We encourage you to explore the potential of generative AI platforms for use in teaching, research, scholarship, and administration as long as no sensitive data are used. When considering what data to put into AI prompts, remember the two Ps. If the information is Public or you have explicit Permission from the person to use their data for that purpose, then it’s OK to use it with AI tools.
Considerations for generative AI use
Some uses, such as asking an AI tool to summarize and grade a student essay submitted for a class assignment violates student privacy. Other examples of instructional data that are not appropriate for use with generative AI include student names and their grades. However, materials you have authored such as course notes or sample essays are fine to use with AI tools. It is also possible, if a student gives explicit permission, to use student-authored materials such as essays or source code with these tools, as long as students have been made aware that they may decline such use without penalty.
In areas of research and administration, some types of data to never put into AI prompts include: information about employees or their performance, research that is controlled or contains Intellectual Property, and papers or grant proposals under review when reviewers are asked to keep materials confidential. However, asking an AI tool to write a review or analyze a published, open access paper or a grant proposal from a public website would be appropriate, since the information is already publicly available. Likewise, asking a tool to write a letter of reference for a fake student with fake qualifications does not raise privacy concerns. But, using the name and information about a real person would not be appropriate.

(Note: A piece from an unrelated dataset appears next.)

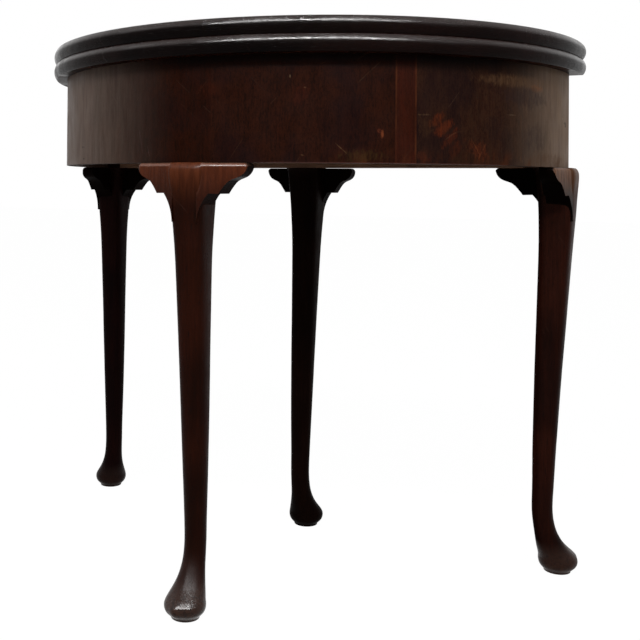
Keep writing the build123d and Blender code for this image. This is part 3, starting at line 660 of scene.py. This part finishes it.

Data approved for use with generative AI
To determine whether your data requires special attention, consult UMD’s Information Classification Standard (IT-2). If your data is Low Risk (Level 1), it is permissible to upload it to generative AI tools. To process data above Low Risk, any generative AI tool used must have been approved through UMD’s procurement and security review processes. To date, no generative AI tools have been approved for use with data that is greater than Low Risk. If you wish to use a generative AI tool to process data at a level greater than Low Risk, please contact email@example.com to get help identifying and vetting solutions.
As we all explore the use of generative AI to enhance our work at UMD, we look forward to working with you to employ these tools while continuing to meet our legal and ethical obligations for the data entrusted to us.